While I am reluctant to dive headlong into any of the four quilts I am working on, I can get myself to dabble. One is a baby quilt whose fabric is taken from three generations of wedding dresses. The lush velvet and satin are dreamy to look at. Less so, to work on. But baby quilts are by definition small, and I can
handle one block at a time. Another is also a baby quilt, but instead of being a familiar pattern, it is an effort to recreate a stock picture with snowy mountains and flying geese. Without measurements to guide me, and no previous experience with this design, progress is incremental. A third is my own project, a One Block Wonder of seven panels depicting the Woman in Gold by Klimt. It has become large, and with all the bias edges, unwieldy. The fourth is still in the queue. A box of men's
shirts are waiting to be transformed.
I enjoy these challenges, even if they challenge me. Hence, the effort to keep penciling them in on my to-do list. Plus, there are the obligations that eat up my waking hours.

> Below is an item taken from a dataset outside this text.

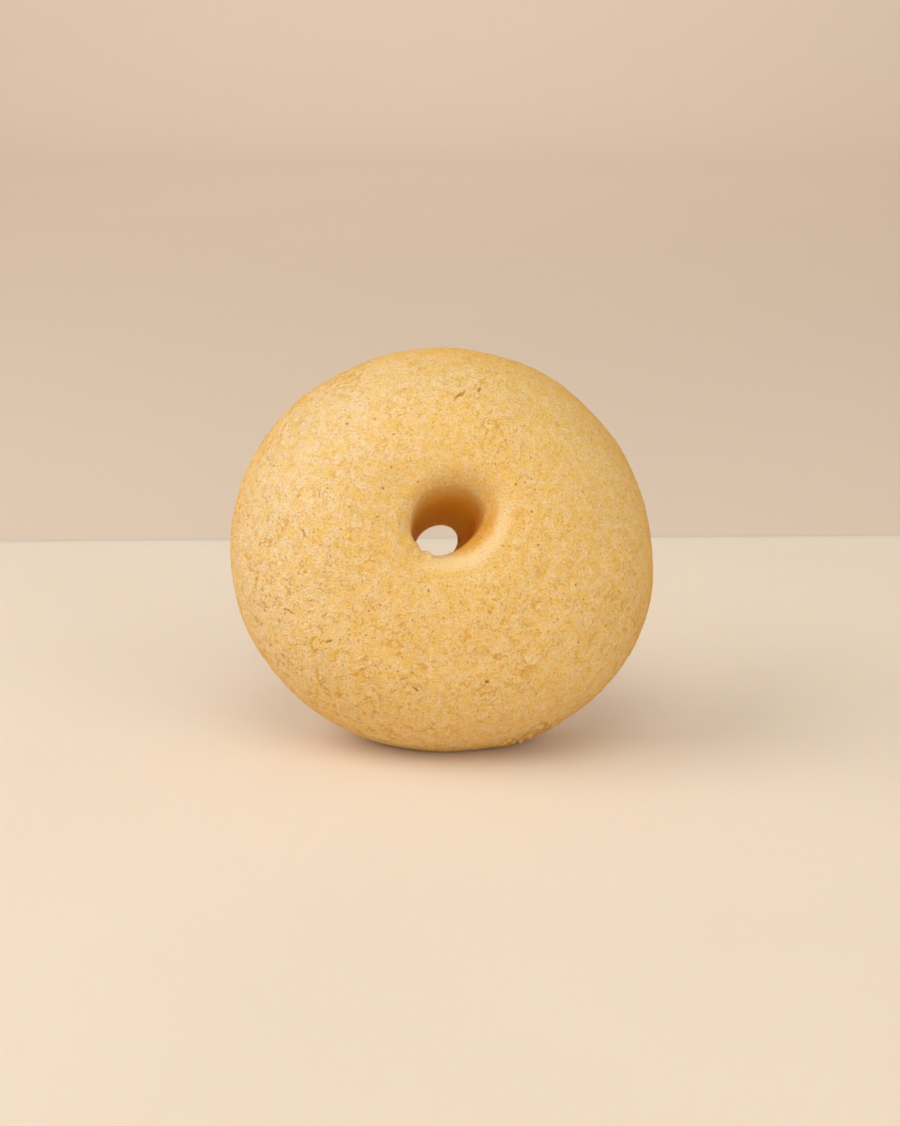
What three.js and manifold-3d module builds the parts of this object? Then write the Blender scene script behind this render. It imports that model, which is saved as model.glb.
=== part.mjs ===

Yet, history has told me that an hour here, even twenty minutes there will get me to the point of sandwiching them, and after that all ambiguity is
gone.
Creativity is not on tap, at least in my brain, and priming the pump sometimes leaves me sputtering. Rewards help, like a delicious snack, or a rerun of White Collar while I baste.
There is a note on my phone of all the quilts I have
finished in the last decade, and it gives me borrowed momentum for what lies in front of me.
Maybe I could start a list of spiritual efforts that have reached fulfillment. It could get me through the current one.